This revised post explains what mutant fish are, and the rule used to eliminate candidates. It offers a hard-to- find proof that this rule works, and some spotting tips.

Regular fish, finned fish, and sashimi fish are candidate elimination methods where a set of *n* parallel lines limit the placement of candidates on crossing lines. If these *n* lines offer only *n* positions for candidates of a number to be placed, then each of the n lines gets one of the positions for its true candidate of that number, and crossing lines at those positions can have no additional candidates.

A mutant fish, also called a Franken fish, is a set of n units, including lines and boxes, that similarly offer n positions for true candidates to be placed, and which restrict placements of candidates of the same number in an intersecting set of units.

To accommodate boxes as well as lines, the restrictions of one set of units on another is formulated in a more general way. The set of n parallel lines (rows or columns) becomes a set of *base* units(rows, columns and boxes) which share no candidates of the fish number. The crossing lines are generalized to a set *cover* units which collectively cover all of the base set candidates, again without sharing any base candidates among the cover units. The cover units are not restricted n candidates collectively, as the base units are.
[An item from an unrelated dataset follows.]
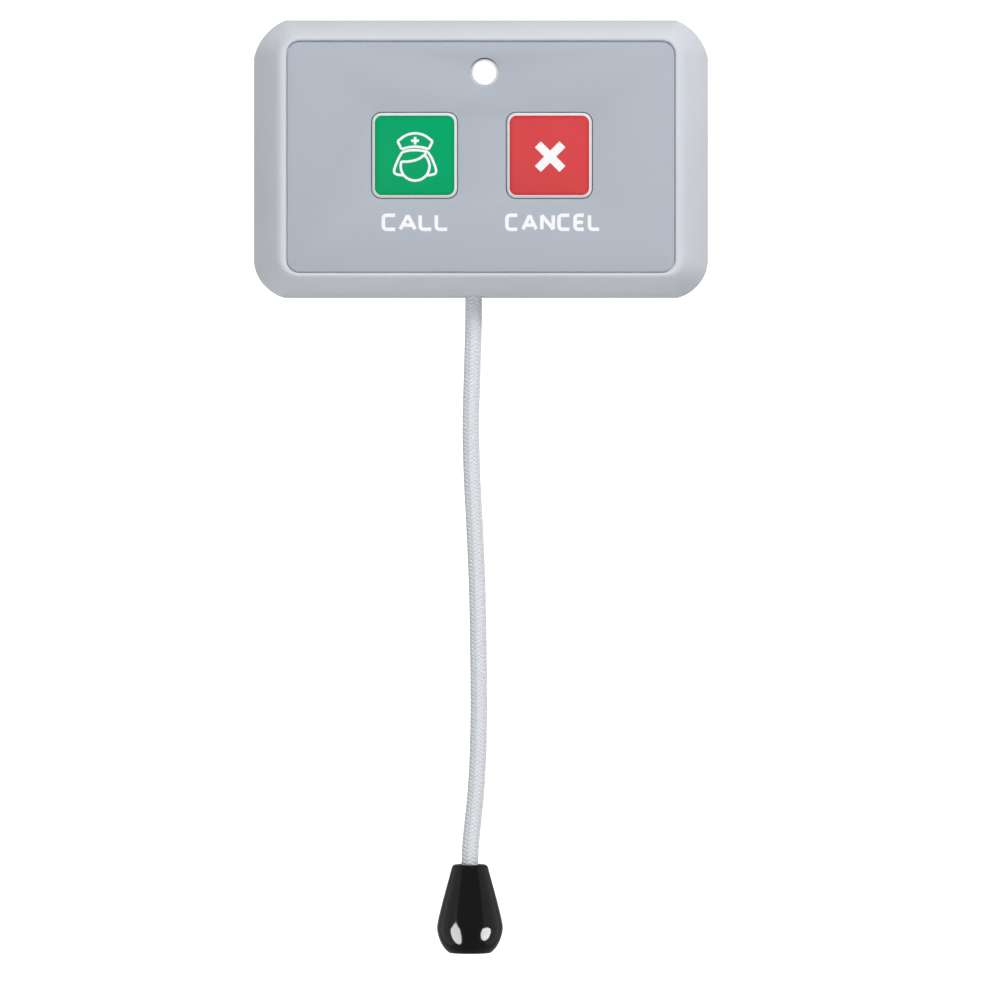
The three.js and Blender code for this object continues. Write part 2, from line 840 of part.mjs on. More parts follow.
function rearCover() {
  const boardPad = boardOut - coverPadGap;
  const root = coverThickness - seam;
  const pads = coverPads.map(([x, z]) => pin(x, z, coverPadRadius, root, boardPad));
  const sliderBack = cordOut - sliderDepth / 2 - sliderGap;
  const half = sliderWidth / 2 - backStopInset;
  const backStop = box(cordX - half, cordX + half, springSeatTop, sliderTop, root, sliderBack);
  const batteryRest = [-1, 1].map((side) => {
    const z = batteryZ + (side * cradlePitch) / 2;
    const low = z - ribThickness / 2;
    const half = batteryRestWidth / 2;
    const front = batteryOut - batteryRestDrop;
    return box(batteryX - half, batteryX + half, low, low + ribThickness, root, front);
  });
  const batteryClear = post(batteryX, batteryOut, batteryRadius + batteryGap, -batteryLength, batteryLength);
  const holes = bossPlaces.flatMap(([x, z]) => {
    const sink = caseScrewHeadHeight + caseScrewHeadInset;
    const mouth = caseScrewHeadRadius + caseScrewHeadGap;
    return [
      peg(x, z, caseScrewHoleRadius, -past, coverThickness + past, smallSides),
      peg(x, z, mouth, 0, sink, smallSides, caseScrewHoleRadius),
    ];
  });
  const keyholes = [-1, 1].map((side) => keyhole((side * keyholeSpacing) / 2));
  const raised = union([...pads, backStop, ...batteryRest]).subtract(batteryClear);
  const plate = slab(casePlan(wall + coverFit), 0, coverThickness);
  return plate.add(raised).subtract(union([...holes, ...keyholes]));
}

function caseScrew() {
  const start = caseScrewHeadInset;
  return peg(0, 0, caseScrewHeadRadius, start, start + caseScrewHeadHeight, smallSides, caseScrewRadius).add(
    peg(0, 0, caseScrewRadius, start + seam, start + caseScrewLength, smallSides),
  );
}

// Pull slider, its spring, its knot, the cord and the knob
function pullSlider() {
  const half = sliderWidth / 2;
  const back = -sliderDepth / 2;
  const plan = [
    [-half + sliderEdge, back],
    [half - sliderEdge, back],
    [half, back + sliderEdge],
    [half, -back - sliderEdge],
    [half - sliderEdge, -back],
    [-half + sliderEdge, -back],
    [-half, -back - sliderEdge],
    [-half, back + sliderEdge],
  ].map(([x, y]) => new THREE.Vector2(x, y));
  const extent = { depth: sliderHeight, bevelEnabled: false };
  const upright = new THREE.ExtrudeGeometry(new THREE.Shape(plan), extent);
  const block = solid(upright.translate(cordX, -cordOut, sliderBottom));
  const armLeft = cordX + half - seam;
  const arm = box(
    armLeft,
    cordX + half + armReach,
    sliderTop - armThickness,
    sliderTop,
    armOut - armWidth / 2,
    armOut + armWidth / 2,
  );
  const bore = post(cordX, cordOut, cordHoleRadius, sliderBottom - past, sliderTop + past, smallSides);
  const pocket = post(cordX, cordOut, pocketRadius, sliderTop - pocketDepth, sliderTop + past);
  return block.add(arm).subtract(bore.add(pocket));
}

function knot(radius, height) {
  const profile = Array.from({ length: knotSteps + 1 }, (_, step) => {
    const angle = Math.PI * (step / knotSteps - 0.5);
    const edge = step === 0 || step === knotSteps;
    return [edge ? 0 : radius * Math.cos(angle) ** knotFullness, (height / 2) * Math.sin(angle)];
  });
  return turned(profile, smallSides);
}

function returnSpring() {
  const low = springSeatTop + springGap + springWire / 2;
  const high = sliderBottom - springGap - springWire / 2;
  return coil(springRadius, high - low, springTurns, springWire / 2).translate([cordX, -cordOut, low]);
}

function pullCord() {
  const points = [
    [cordX, knotBottom - cordEndGap],
    [cordX, sliderBottom],
    [cordX, caseBottom],
    ...cordRoute,
    [knobX, knobTop],
    [knobX, knobTop - knobCordLead],
    [knobX, knobCeiling],
  ].map(([x, z]) => new THREE.Vector3(x, -cordOut, z));
  const curve = new THREE.CatmullRomCurve3(points);
  const steps = Math.round(curve.getLength() / (2 * cordRadius * cordStepDiameters));
  return wire(curve, cordRadius, steps, cordSides);
}

// Knob, with heights down from its flat top
function cordKnob() {
  const at = (radius, height) => new THREE.Vector2(radius, height);
  const flank = new THREE.QuadraticBezierCurve(
    at(knobBellyRadius, -knobBellyDrop),
    at(knobBellyRadius, -knobBellyDrop + knobFlankHandle),
    at(knobTopRadius, -knobEdge),
  ).getPoints(8);
  const bottom = new THREE.CubicBezierCurve(
    at(knobRimRadius, -knobHeight),
    at(knobRimRadius + knobRimHandle, -knobHeight),
    at(knobBellyRadius, -knobBellyDrop - knobBellyHandle),
    at(knobBellyRadius, -knobBellyDrop),
  ).getPoints(6);
  const hole = cordRadius + cordHoleGap;
  const ceiling = knobRecessDepth - knobHeight;
  const inside = [
    [knobTopRadius - knobEdge, 0],
    [hole, 0],
    [hole, ceiling],
    [knobRecessRadius, ceiling],
    [knobRecessRadius, -knobHeight + knobLip],
  ];
  const profile = [
    ...bottom.map((point) => [point.x, point.y]),
    ...flank.slice(1).map((point) => [point.x, point.y]),
    ...inside,
    [knobRimRadius, -knobHeight],
  ];
  return turned(profile, roundSides);
}

// Pull switch, its lever and its button
function pullSwitch() {
  const low = snapTop - snapHeight;
  const back = snapFront - snapDepth;
  const body = box(snapLeft, snapLeft + snapLength, low, snapTop, back, snapFront);
  const middle = snapLeft + snapLength / 2;
  const lugs = [-1, 0, 1].map((step) => {
    const x = middle + step * snapLug.pitch;
    const wide = snapLug.width / 2;
    const thin = snapLug.thickness / 2;
    return box(x - wide, x + wide, low - snapLug.height, low + seam, armOut - thin, armOut + thin);
  });
  const holes = snapPinPlaces.map(([x, z]) => peg(x, z, snapHoleRadius, 0, frontInner, smallSides));
  const buttonX = leverPivotX - buttonReach;
  const slot = buttonWidth / 2 + plungerClearance;
  const floor = snapTop - snapWellDepth;
  const well = box(buttonX - slot, buttonX + slot, floor, snapTop + past, armOut - slot, armOut + slot);
  return union([body, ...lugs]).subtract(union([...holes, well]));
}

function switchLever() {
  const leaf = new THREE.BoxGeometry(leverArm, leverWidth, leverThickness);
  leaf.translate(-leverArm / 2, 0, 0).rotateY(leverRest);
  return solid(leaf.translate(leverPivotX, -armOut, leverPivotZ));
}

function switchButton() {
  const half = buttonWidth / 2;
  const x = leverPivotX - buttonReach;
  const rise = (buttonReach - half) * Math.tan(leverRest);
  const top = leverPivotZ + rise - leverThickness / (2 * Math.cos(leverRest)) - leverGap;
  return box(x - half, x + half, top - buttonLength, top, armOut - half, armOut + half);
}

// Scene graph
function finish(color, roughness, metalness = 0) {
  return new THREE.MeshStandardMaterial({ color, roughness, metalness });
}

const finishes = {
  casePlastic: finish(0xcbcfd5, 0.45),
  film: finish(0xb1b8c2, 0.4),
  green: finish(0x00a266, 0.35),
  red: finish(0xd4474a, 0.35),
  lamp: finish(0xf6f8fb, 0.2),
  board: finish(0x1f6b3a, 0.5),
  blackPlastic: finish(0x17181a, 0.25),
  greyPlastic: finish(0x8c9096, 0.5),
  steel: finish(0xb9bcc0, 0.35, 1),
  battery: finish(0xc9ccd2, 0.35, 0.8),
  cord: finish(0xdbdee1, 0.9),
  antenna: finish(0xc98a4b, 0.35, 1),
};

function toGeometry(made) {
  const mesh = made.getMesh();
  const geometry = new THREE.BufferGeometry();
  const stride = mesh.numProp;
  const positions = new Float32Array(mesh.numVert * 3);
  for (let vertex = 0; vertex < mesh.numVert; vertex += 1) {
    positions.set(mesh.vertProperties.subarray(vertex * stride, vertex * stride + 3), vertex * 3);
  }
  geometry.setAttribute("position", new THREE.BufferAttribute(positions, 3));
  geometry.setIndex(new THREE.BufferAttribute(mesh.triVerts, 1));
  geometry.computeVertexNormals();
  return geometry;
}

function place(group, name, made, material, x = 0, out = 0, z = 0) {
  const mesh = new THREE.Mesh(toGeometry(made), material.clone());
  mesh.name = name;
  mesh.position.set(x, -out, z);
  group.add(mesh);
}

function caseGroup() {
  const group = new THREE.Group();
  place(group, "front_housing", frontHousing(), finishes.casePlastic);
  place(group, "face_overlay", faceFilm(), finishes.film);
  place(group, "rear_cover", rearCover(), finishes.casePlastic);
  bossPlaces.forEach(([x, z], i) => {
    place(group, `case_screw_${i + 1}`, caseScrew(), finishes.steel, x, 0, z);
  });
  return group;
}

function boardGroup() {
  const group = new THREE.Group();
  place(group, "circuit_board", circuitBoard(), finishes.board);
  boardScrewPlaces.forEach(([x, z], i) => {
    place(group, `board_screw_${i + 1}`, boardScrew(), finishes.steel, x, 0, z);
  });
  place(group, "signal_lamp", lamp(), finishes.lamp, lampX, boardFace, lampZ);
  const chipX = boardLeft + chip.fromLeft;
  const chipZ = boardBottom + chip.fromBottom;
  place(group, "controller_chip", controllerChip(), finishes.blackPlastic, chipX, 0, chipZ);
  const oscillatorX = boardLeft + oscillator.fromLeft;
  const oscillatorZ = boardBottom + oscillator.fromBottom;
  place(group, "oscillator_can", oscillatorCan(), finishes.steel, oscillatorX, 0, oscillatorZ);
  place(group, "antenna_coil", antennaCoil(), finishes.antenna, antennaX, 0, boardTop - antennaFromTop);
  capacitorXs.forEach((x, i) => {
    const z = boardTop - capacitorFromTop;
    place(group, `capacitor_${i + 1}`, capacitor(), finishes.blackPlastic, x, 0, z);
  });
  resistorXs.forEach((x, i) => {
    const z = boardTop - resistorFromTop;
    place(group, `resistor_${i + 1}`, resistor(), finishes.blackPlastic, x, 0, z);
  });
  return group;
}

function keyGroup(name, x, material) {
  const group = new THREE.Group();
  group.position.set(x, 0, keyRise);
  place(group, `${name}_button`, key(), material);
  place(group, `${name}_switch`, tactileSwitch(), finishes.steel);
  place(group, `${name}_switch_plunger`, switchPlunger(), finishes.blackPlastic);
  return group;
}

function batteryGroup() {
  const group = new THREE.Group();
  group.position.set(batteryX, -batteryOut, batteryZ);
  place(group, "battery", battery(), finishes.battery);
  place(group, "battery_contact_plate", contactPlate(), finishes.steel);
  place(group, "battery_contact_spring", contactSpring(), finishes.steel);
  return group;
}

function pullGroup() {
  const group = new THREE.Group();
  place(group, "pull_slider", pullSlider(), finishes.greyPlastic);
  place(group, "return_spring", returnSpring(), finishes.steel);
  const knotMiddle = knotBottom + knotHeight / 2;
  place(group, "cord_knot_upper", knot(knotRadius, knotHeight), finishes.cord, cordX, cordOut, knotMiddle);
  place(group, "pull_cord", pullCord(), finishes.cord);
  place(group, "cord_knob", cordKnob(), finishes.blackPlastic, knobX, cordOut, knobTop);
  const lowerMiddle = knobCeiling - cordEndGap - lowerKnotHeight / 2;
  const lower = knot(lowerKnotRadius, lowerKnotHeight);
  place(group, "cord_knot_lower", lower, finishes.cord, knobX, cordOut, lowerMiddle);
  return group;
}

function pullSwitchGroup() {
  const group = new THREE.Group();
  place(group, "pull_switch", pullSwitch(), finishes.blackPlastic);
  place(group, "switch_lever", switchLever(), finishes.steel);
  place(group, "switch_button", switchButton(), finishes.red);
  return group;
}

const staffCallButton = new THREE.Group();
staffCallButton.add(
  caseGroup(),
  boardGroup(),
  keyGroup("call", keyXs[0], finishes.green),
  keyGroup("cancel", keyXs[1], finishes.red),
  batteryGroup(),
  pullGroup(),
  pullSwitchGroup(),
);

export default staffCallButton;
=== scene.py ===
"""Looks of a staff call button: a wall case with two keys, a lamp and a braided pull cord.

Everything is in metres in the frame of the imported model: the wall is the plane y = 0, the front
looks along -y, +z is up, and x runs to the right of someone who faces the wall.
"""

from __future__ import annotations

import logging
import math
from collections.abc import Callable, Iterator, Sequence
from contextlib import contextmanager
from dataclasses import dataclass, field
from enum import Enum

import bmesh
import bpy
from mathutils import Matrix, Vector


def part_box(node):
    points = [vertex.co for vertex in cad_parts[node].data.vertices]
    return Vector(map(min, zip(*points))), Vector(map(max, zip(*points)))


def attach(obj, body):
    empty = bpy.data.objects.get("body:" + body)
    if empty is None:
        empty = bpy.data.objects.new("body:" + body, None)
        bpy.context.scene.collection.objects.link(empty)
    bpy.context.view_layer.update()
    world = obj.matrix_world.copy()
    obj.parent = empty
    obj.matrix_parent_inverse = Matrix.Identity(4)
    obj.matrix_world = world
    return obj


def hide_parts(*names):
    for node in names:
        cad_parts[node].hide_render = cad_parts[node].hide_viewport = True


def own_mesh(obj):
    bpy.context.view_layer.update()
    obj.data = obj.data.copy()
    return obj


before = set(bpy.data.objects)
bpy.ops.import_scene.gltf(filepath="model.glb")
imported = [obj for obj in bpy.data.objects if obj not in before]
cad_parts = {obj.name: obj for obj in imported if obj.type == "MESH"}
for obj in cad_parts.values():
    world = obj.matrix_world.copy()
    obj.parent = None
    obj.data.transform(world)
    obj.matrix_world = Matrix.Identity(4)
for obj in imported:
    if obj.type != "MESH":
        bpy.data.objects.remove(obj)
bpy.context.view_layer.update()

LOG = logging.getLogger("call_button")
MM = 0.001

Colour = tuple[float, float, float]
Point = tuple[float, float]


class Body(Enum):
    """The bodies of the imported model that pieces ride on."""

    CASE = "case"
    CALL_KEY = "call_key"
    CANCEL_KEY = "cancel_key"
    PULL = "pull"


class Axis(Enum):
    """The way a turned piece's axis points."""

    UP = "up"
    FORWARD = "forward"


def srgb(red: float, green: float, blue: float) -> Colour:
    """Linear colour of an sRGB triple.

    Args:
        red: Red from 0 to 255.
        green: Green from 0 to 255.
        blue: Blue from 0 to 255.

    Returns:
        The colour as three linear values.
    """

    def linear(value: float) -> float:
        """One channel, from sRGB to linear."""
        share = value / 255
        return share / 12.92 if share <= 0.04045 else ((share + 0.055) / 1.055) ** 2.4

    return linear(red), linear(green), linear(blue)


# Shader expressions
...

The remarkable mutant fish elimination rule is that any candidate in a cover unit but not in a base unit can be removed!

Here is an X-panel from a mutant swordfish from www.sudokusnake.com . The base units r4, c1 and S are marked solid, and the cover units r8,c5 and W are dashed. The victims are v’s and the other candidates, x’s.

This looks nothing like the fish we are accustomed to, and you might wonder how you could ever find such a thing. Actually, we can account for these removals in another, surprising way.

Take the unfortunates in cover box W. If either is true, then groups in base lines r4 and c1 are false, forcing both r4c5 and r8c1 true and leaving base box S without candidates.

We find the same cause and effect for the other removals. Each v candidate sees candidates or groups of two base units, forcing these two units to rely on another of their candidates or groups. These candidates or groups see all the potential candidates of a third base unit.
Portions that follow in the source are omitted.